Меня больше интересовала связь между отдельными эпизодами дня - и их общее отношение к тому, что происходило вне Думы. К этого рода "конфликтам", сгущавшимся вне Думы, но вызываемым думскими поведением, я вернусь в следующем отделе. В параллелизме тех и других конфликтов, внутри и вне, и крылись причины думской трагедии. Если бы была возможность моего "дирижерства", то она заключалась бы в устранении общего источника тех и других конфликтов - путем умерения политического темперамента Думы и усиления политической прозорливости власти. Но ни то, ни другое, - ни, в особенности, сочетание того и другого не оказались возможными, ни для меня, ни для кого-либо другого.
Нам троим - Винаверу, Кокошкину и мне, противостояли трое "лидеров" трудовиков: Аладьин, Жилкин и Аникин. Я знал лично только первого - по встречам в Лондоне, где он играл довольно жалкую роль в составе тамошней эмиграции. Помню, на собраниях у жены И. В. Шкловского, 3. Д. Шкловской мы вместе с хозяйкой вышучивали надутую серьезность Аладьина при его внутренней незначительности, а он неуклюже отбивался, как-то по-медвежьи. Это был совсем маленький человек, честно зарабатывавший хлеб сведением бухгалтерских счетов у мелких лавочников в Вайтчапеле. И я никак не мог предполагать, что встречу его в Петербурге в роли лидера трудовиков и в позе самого развязного из трибунов Первой Думы. Его речи были гладки, но они были донельзя грубы, нахальны и вызывающи. После одного из первых своих выступлений он пришел ко мне и, развалясь на диване, спросил тоном, не допускающим возражений:
"Ну, что, каково"? Я ему ответил, в том же тоне: "Очень скверно"! Аладьин не смутился: "Вы не понимаете. Теперь так надо. Вы еще увидите, что будет". И он, действительно, скоро прославился на всю Россию. Двое других были люди совестливые и скромные; с ними можно было разговаривать серьезно. Но они как-то стушевывались. Руководить они не могли.

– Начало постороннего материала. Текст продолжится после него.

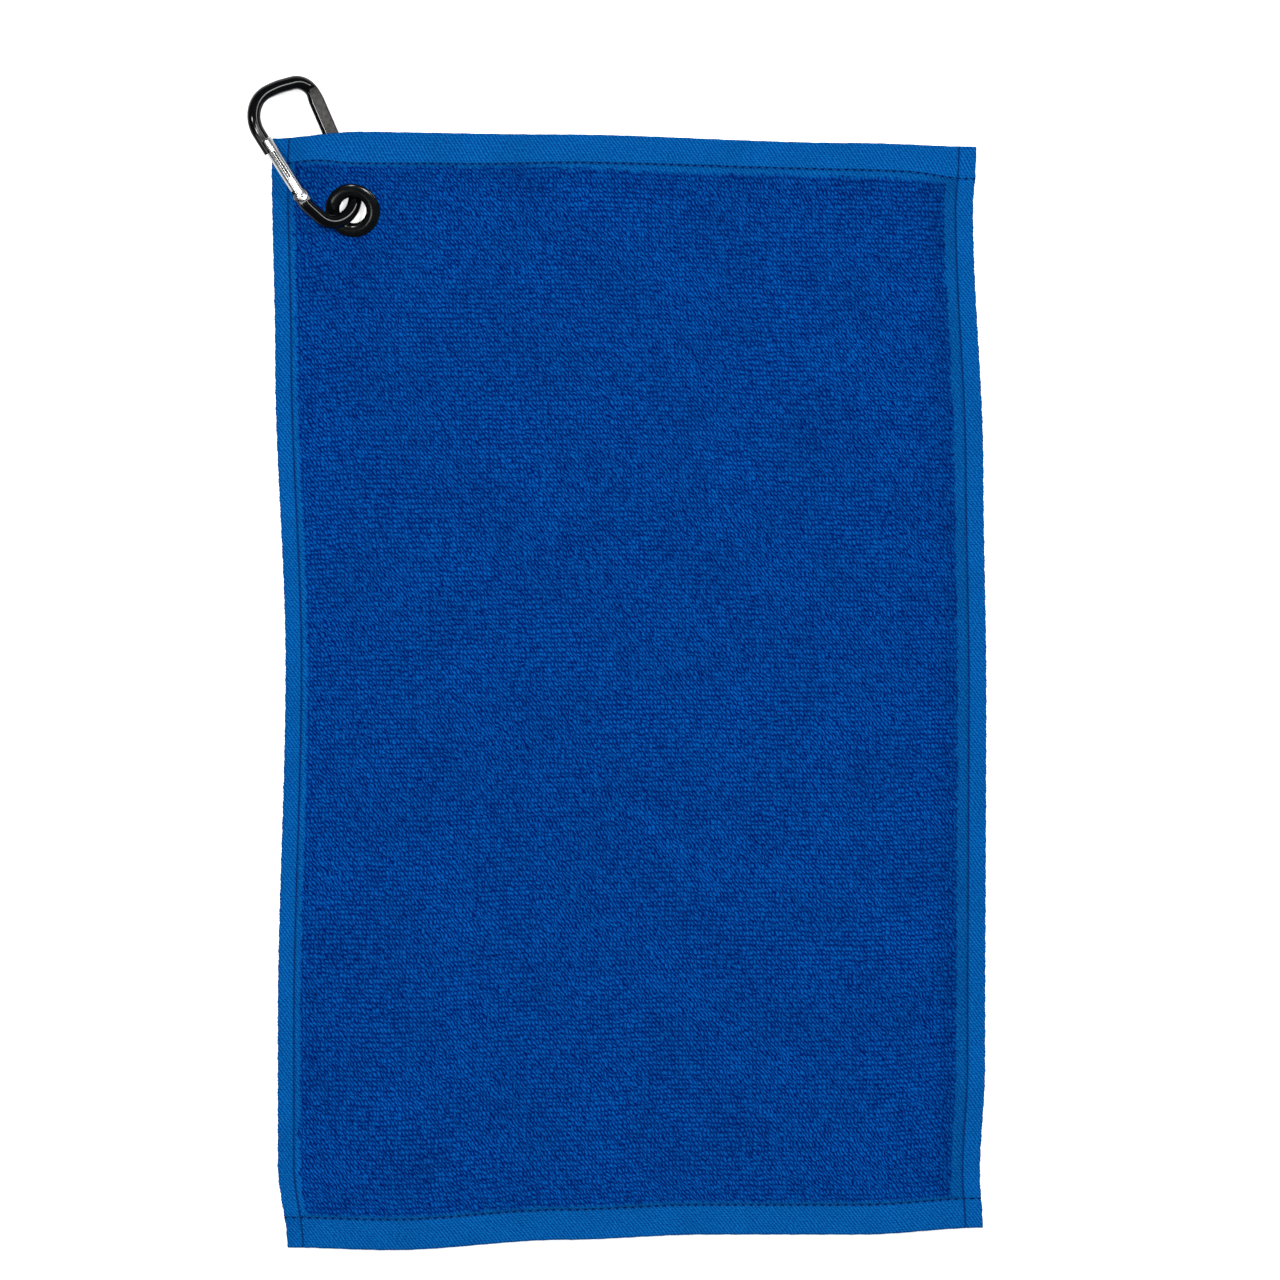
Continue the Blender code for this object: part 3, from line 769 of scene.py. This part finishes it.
def spun(name, profile, finish, place, steps=128, sharp=40, closed=True):
    # a profile of (radius, height) points turned all the way round its axis
    bm = bmesh.new()
    verts = [bm.verts.new((radius, 0, height)) for radius, height in profile]
    pairs = list(zip(verts, verts[1:])) + ([(verts[-1], verts[0])] if closed else [])
    edges = [bm.edges.new(pair) for pair in pairs]
    bmesh.ops.spin(bm, geom=verts + edges, cent=(0, 0, 0), axis=(0, 0, 1), angle=math.tau, steps=steps,
                   use_merge=True)
    bmesh.ops.remove_doubles(bm, verts=bm.verts[:], dist=0.002 * mm)
    bmesh.ops.transform(bm, matrix=place, verts=bm.verts[:])
    return toMesh(name, bm, finish, sharp)


def plasticFinish():
    shader = Shader("grommetBlack", Specular_IOR_Level=0.14)
    place = shader.object()
    haze = shader.noise(place, 160.0, 4.0, 0.6)
    scuff = shader.noise(place, 1200.0, 2.0, 0.6)
    color = shader.blend(haze.rise(0.35, 0.8), grommet["black"], grommet["hazy"])
    rough = 0.12 + 0.08 * haze + 0.03 * scuff
    relief = shader.bump(haze + scuff * 0.2, 0.05 * mm, 0.35)
    return shader.paint(Base_Color=color, Roughness=rough, Normal=relief)


def makeGrommet():
    finish = plasticFinish()
    turn = Matrix.Rotation(lift["heading"] + lift["uphill"], 4, "Z") @ Matrix.Rotation(-lift["tilt"], 4, "Y")
    place = Matrix.Translation(lift["centre"]) @ turn
    half = grommet["half"]
    crest = grommet["crest"]
    foot = grommet["foot"]
    outer = grommet["radius"]
    lip = (crest - foot) / 2
    middle = (grommet["hole"] + outer) / 2
    face = arcPoints((middle, half), (outer - middle, crest - half), 90, 0, 20)
    roll = arcPoints((grommet["hole"] + lip, (crest + foot) / 2), (lip, lip), 270, 180, 12)
    throat = arcPoints((middle, (crest + foot) / 2), (middle - grommet["hole"], lip), 180, 90, 20)
    barrel = grommet["barrel"]
    profile = [*face, (outer - 0.3 * mm, half - 0.25 * mm), (outer - 0.8 * mm, half - 0.25 * mm),
               (outer - 0.8 * mm, half), (barrel, half), (barrel, -half),
               (barrel + 0.3 * mm, foot + 0.3 * mm), *roll, *throat]
    front = spun("grommetFront", profile, finish, place, grommet["steps"])
    addPiece("grommetFront", front, "towel", "grommet_plastic", "grommet_front")
    rim = grommet["washer"]
    inner = grommet["washerHole"]
    washer = [(rim - 0.3 * mm, -half), (rim - 0.05 * mm, -half - 0.1 * mm), (rim, -half - 0.35 * mm),
              (rim - 0.12 * mm, foot + 0.12 * mm), (rim - 0.4 * mm, foot), (inner, foot), (inner, -half)]
    back = spun("grommetBack", washer, finish, place, grommet["steps"])
    addPiece("grommetBack", back, "towel", "grommet_plastic", "grommet_back")


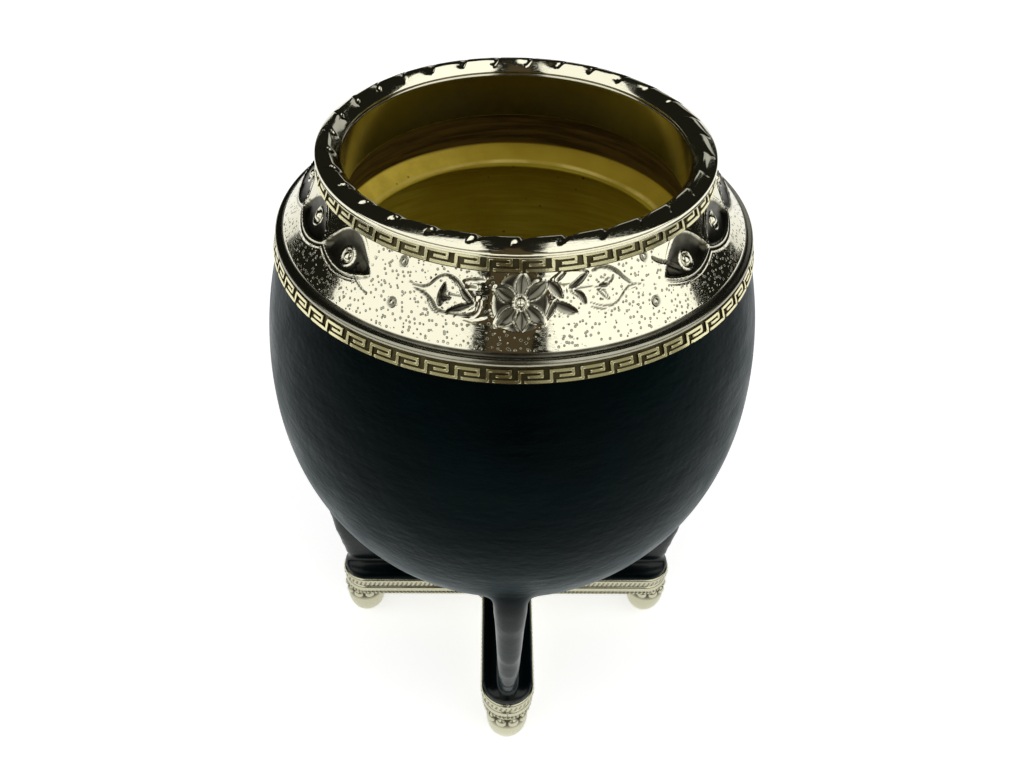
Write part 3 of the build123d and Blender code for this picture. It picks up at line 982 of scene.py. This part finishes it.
lower_foot = (hem_radius + 0.06, COLLAR_FOOT_Z)
lower_top = (hem_radius - 0.83, COLLAR_FOOT_Z + 2.42)
upper_foot = (FLARE_TOP[0] + 0.36, COLLAR_TOP_Z - 2.45)
upper_top = (FLARE_TOP[0] - 0.66, COLLAR_TOP_Z)
key_band("lower_key_frieze", 56, lower_foot, lower_top, 0.30, "lower_key_band")
key_band("upper_key_frieze", 44, upper_foot, upper_top, 0.26, "upper_key_band")

# %% [markdown]
# ## Leather skin
# On the real cup one skin runs from the belly down the webs and over the cross, with soft fillets
# where they meet. A voxel remesh melts the belly, the webs and the pad of the cross into one
# surface. Smoothing makes the fillets: many rounds near a join and fewer further out, because a
# hard end to it would show as a step in the shine. Smoothing also thins the webs, so they are
# pushed out again. The belly away from the webs is then put back on its turned outline, so that
# the remesh leaves no trace in its reflections. Last, the top is cut open and an inner bowl is
# joined on, so that the skin is a closed shell.

# %% Melt belly, webs and cross together
SKIN = 1.5
VOXEL = 0.75
WEBS = ("web_1", "web_2", "web_3", "web_4")
WEB_TOP_Z, TRUE_ABOVE_Z = 64, 62
FILLETS = ((1.6, 8), (2.8, 6), (4.2, 4), (5.8, 4))


def belly_outline(inset, top_z, steps, first=0.0):
    depth = LOWER_DEPTH - inset
    low = [WIDEST_Z - depth * (1 - (step / steps) ** 2) for step in range(steps + 1)]
    high = [WIDEST_Z + (top_z - WIDEST_Z) * step / steps for step in range(1, steps + 1)]
    return [(body_radius(z, inset) if z > low[0] else 0.0, z) for z in low + high]


def melted_skin():
    outline = belly_outline(0.0, SKIN_TOP_Z + 2.0, 40)
    bm = lathe(outline + [(0.0, SKIN_TOP_Z + 2.0)], 160)
    for name in ("leather_cross", *WEBS):
        bm.from_mesh(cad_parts[name].data)
    bmesh.ops.remove_doubles(bm, verts=bm.verts, dist=1e-6)
    piece = new_object(bm, "melting")
    remesh = piece.modifiers.new("remesh", "REMESH")
    remesh.mode = "VOXEL"
    remesh.voxel_size = VOXEL * MM
    graph = bpy.context.evaluated_depsgraph_get()
    melted = bpy.data.meshes.new_from_object(piece.evaluated_get(graph))
    bpy.data.objects.remove(piece)
    bm = bmesh.new()
    bm.from_mesh(melted)
    return bm


print("pieces melted into the skin: belly, leather_cross,", ", ".join(WEBS))


# %% Soften the joins and turn the belly true
def soften(bm, chosen, rounds, swell=0.0):
    """Smooths some vertices; with a swell, each round also puffs them out by that factor."""
    every_way = {"use_axis_x": True, "use_axis_y": True, "use_axis_z": True}
    for _ in range(rounds):
        for factor in (0.5, -swell) if swell else (0.5,):
            bmesh.ops.smooth_vert(bm, verts=chosen, factor=factor, **every_way)


def puff_out(bm, chosen, amount):
    """Pushes web vertices out again by what the smoothing took, less towards pad and belly."""
    bm.normal_update()
    for vert in chosen:
        stand, _ = off_the_belly(vert.co)
        share = smoothstep(PAD_TOP_Z, PAD_TOP_Z + 2.5, vert.co.z / MM)
        share *= smoothstep(0.4, 3.0, stand)
        vert.co += vert.normal * float(amount * share * MM)


def off_the_belly(point):
    """How far outside the turned outline a point lies, and how far it is from the nearest web."""
    x, y, z = point / MM
    radius, rise = sqrt(x * x + y * y), z - WIDEST_Z
    height, power = (UPPER_HEIGHT, 2) if rise > 0 else (LOWER_DEPTH, FULLNESS)
    share = ((radius / BODY_RADIUS) ** power + (abs(rise) / height) ** power) ** (1 / power)
    return sqrt(radius**2 + rise**2) * (1 - 1 / max(share, 1e-6)), min(abs(x), abs(y))


def true_the_belly(bm):
    """Pulls points near the turned outline on to it, less and less towards a web."""
    for vert in bm.verts:
        stand, beside = off_the_belly(vert.co)
        share = 1.0 if vert.co.z / MM > TRUE_ABOVE_Z else min(1.0, max(0.0, (beside - 6.0) / 3.0))
        if abs(stand) > 1.0 or share == 0.0:
            continue
        middle = Vector((0, 0, WIDEST_Z * MM))
        arm = vert.co - middle
        vert.co = middle + arm * (1 - share * stand * MM / arm.length)


def close_inwards(bm):
    """Turns the open top edge in and carries it down, ring by ring, as the inside of the skin."""
    edges = [edge for edge in bm.edges if edge.is_boundary]
    for radius, z in belly_outline(SKIN, SKIN_TOP_Z, 12)[:0:-1]:
        ring, edges = extrude_edges(bm, edges)
        for vert in ring:
            share = radius * MM / vert.co.xy.length
            vert.co = (vert.co.x * share, vert.co.y * share, z * MM)
    bmesh.ops.pointmerge(bm, verts=ring, merge_co=(0, 0, (SKIN_FOOT_Z + SKIN) * MM))


def leather_skin():
    bm = melted_skin()
    near = []
    for vert in bm.verts:
        stand, beside = off_the_belly(vert.co)
        if vert.co.z < WEB_TOP_Z * MM and beside < 7 and stand > -1.0:
            near.append((stand, vert))
    for reach, rounds in FILLETS:
        joins = [vert for stand, vert in near if stand < reach and vert.co.xy.length > 0.012]
        soften(bm, joins, rounds)
    low = [vert for stand, vert in near if stand > 0.6]
    soften(bm, [vert for vert in low if vert.co.z < (PAD_TOP_Z + 1.0) * MM], 4)
    webs = [vert for vert in low if vert.co.z > (PAD_TOP_Z - 0.2) * MM]
    soften(bm, webs, 16)
    puff_out(bm, webs, 0.6)
    soften(bm, webs, 6, 0.47)
    true_the_belly(bm)
    cut = {"plane_co": (0, 0, SKIN_TOP_Z * MM), "plane_no": (0, 0, 1), "clear_outer": True}
    bmesh.ops.bisect_plane(bm, geom=everything(bm), dist=1e-7, **cut)
    close_inwards(bm)
    bmesh.ops.recalc_face_normals(bm, faces=bm.faces)
    stands_for = ("leather_cover", "leather_cross", *WEBS)
    piece = finish(bm, "leather_skin", leather, "black_leather", *stands_for)
    drawn = np.zeros(len(piece.data.vertices))
    fade = smoothstep(SKIN_FOOT_Z + 30, SKIN_FOOT_Z + 10, read_points(piece.data)[:, 2])
    for number in np.flatnonzero(fade):
        stand, beside = off_the_belly(piece.data.vertices[number].co)
        drawn[number] = smoothstep(0.2, 2.2, stand) * smoothstep(5.0, 3.5, beside) * fade[number]
    store(piece, "drawn", drawn)
    return piece


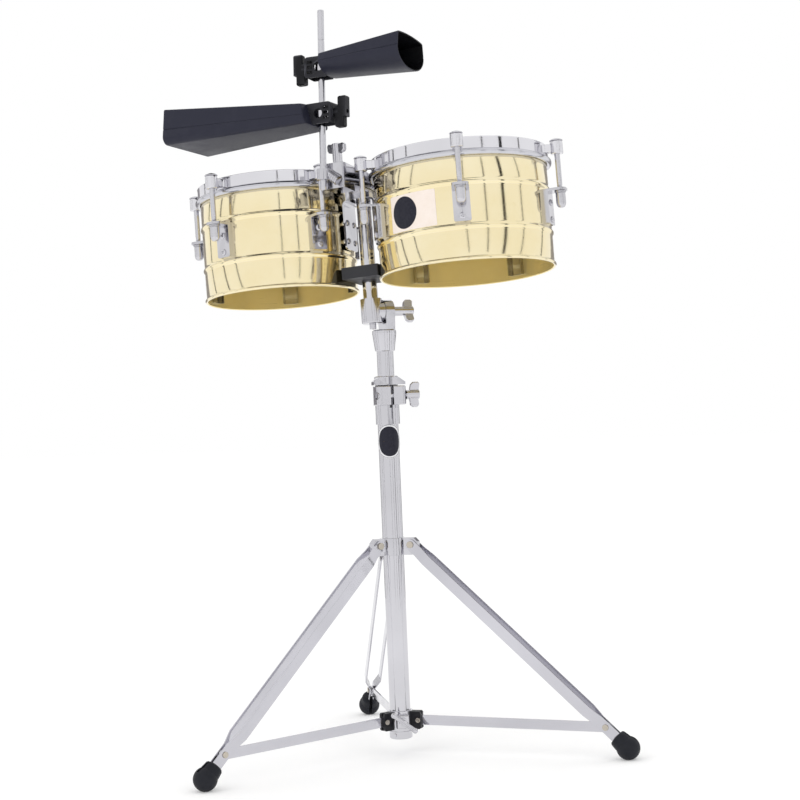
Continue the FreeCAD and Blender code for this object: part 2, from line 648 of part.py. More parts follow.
def radial_screw(radius, height, side, outer):
    """A round-headed screw through a bracket, the shell and its backing."""
    face = Vector(radius + outer, side, height)
    cap = rounded(rod(4.8, face, face + AXIS_X * 2.6), 1.6, lambda c, e: c.x > face.x + 2)
    return radial_shank(radius, height, side, outer).fuse(cap).removeSplitter()


def backing_channel(radius):
    """The U-shaped stiffener inside the shell behind a lug."""
    web = radius - SHELL_T - 0.8
    channel = block(web - CHANNEL_DEPTH, web, -CHANNEL_HALF, CHANNEL_HALF, CHANNEL_BOTTOM, CHANNEL_TOP)
    hollow = block(web - CHANNEL_DEPTH - 1, web - SHEET_T, -CHANNEL_HALF + SHEET_T, CHANNEL_HALF - SHEET_T,
                   CHANNEL_BOTTOM - 1, CHANNEL_TOP + 1)
    channel = channel.cut(hollow)
    for height in LUG_SCREWS:
        channel = channel.cut(radial_shank(radius, height, 0))
    return channel


def tuning_rod(radius):
    """A long bolt from the hoop's ear to the nut below the lug's flange."""
    top = EAR_CAP_TOP
    low = LUG_TOP - 19
    bolt = revolved([(0, low), (SCREW_R, low), (SCREW_R, top), (9.9, top), (9.9, top + 1.6),
                     (8.6, top + 2.8), (4.6, top + 4.4), (0, top + 4.8)])
    return moved(bolt, AXIS_X * (radius + TUNE_OUT))


def tuning_nut(radius):
    """A washer and a domed nut under the lug's flange."""
    seat = LUG_TOP - LUG_PLATE
    washer = revolved([(SCREW_R, seat - 3), (8.4, seat - 3), (8.4, seat), (SCREW_R, seat)])
    dome = revolved([(0, seat - 25), (3.4, seat - 24.6), (6.0, seat - 22.4), (7.2, seat - 18), (7.2, seat - 3),
                     (SCREW_R, seat - 3), (SCREW_R, seat - 16), (0, seat - 16)])
    return [moved(piece, AXIS_X * (radius + TUNE_OUT)) for piece in (washer, dome)]


def mount_plate(radius):
    """The bracket that hangs a drum from the yoke, bent over at the top, on four small feet."""
    bracket = block(radius + MOUNT_IN, radius + MOUNT_REACH, -MOUNT_HALF, MOUNT_HALF, MOUNT_BOTTOM, MOUNT_TOP)
    hollow = block(radius + MOUNT_OUT, radius + 40, -40, 40, MOUNT_BOTTOM - 1, MOUNT_TOP - 3)
    hollow = rounded(hollow, 4, lambda c, e: c.x < radius + MOUNT_OUT + 1 and c.z > MOUNT_TOP - 4)
    bracket = rounded(bracket, 7, lambda c, e: c.x < radius + MOUNT_IN + 1 and c.z > MOUNT_TOP - 1)
    bracket = bracket.cut(hollow)
    bracket = rounded(bracket, 6, lambda c, e: c.z < MOUNT_BOTTOM + 0.1 and e.BoundBox.YLength < 0.1)
    for height in MOUNT_SCREWS:
        for side in (-MOUNT_SCREW_SIDE, MOUNT_SCREW_SIDE):
            bracket = bracket.fuse(rod(5, Vector(radius - 3, side, height), Vector(radius + 3, side, height)))
    bracket = bracket.removeSplitter().cut(rod(radius, UP * 0, UP * 200))
    for height in MOUNT_SCREWS:
        for side in (-MOUNT_SCREW_SIDE, MOUNT_SCREW_SIDE):
            bracket = bracket.cut(radial_shank(radius, height, side, MOUNT_OUT))
    return bracket


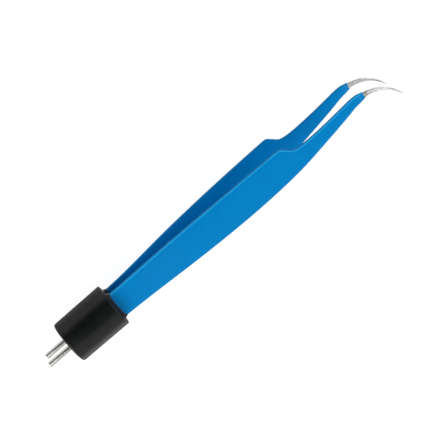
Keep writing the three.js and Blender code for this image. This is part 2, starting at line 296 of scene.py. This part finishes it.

С трудовой группой в целом у нас, - особенно в начале, когда она еще не попала под внешние влияния, - отношения были самые дружественные. Меня лично, в самые ответственные моменты совещаний о первых шагах в Думе, выбирали председателем совместных заседаний с ними. Предварительное обсуждение ответа Думы на "тронную речь" происходило сообща между двумя нашими "тройками". По вопросу о выражении недоверия министерству я опять председательствовал в соединенном заседании - и намеренно склонил собрание к формуле трудовиков. Другой раз, при совместном обсуждении, как поступить, когда царь не принял думской депутации с адресом, трудовая группа согласилась со мной на более умеренной формуле к. д. Однажды, к моей большой гордости, наша фракция послала меня к крестьянам - защищать кадетский аграрный проект.
Не могу скрыть удовольствия, с которым впоследствии я прочел в "Конфликтах" Винавера крестьянский отзыв. По его словам, я "тогда был популярен в трудовой группе и крестьяне даже выражали сожаление, что у нас де нет такого, чтобы так ясно и умно излагал". Крестьяне имелись и в нашей фракции; они составляли у нас 6%: всё солидные, дельные люди, из северных губерний.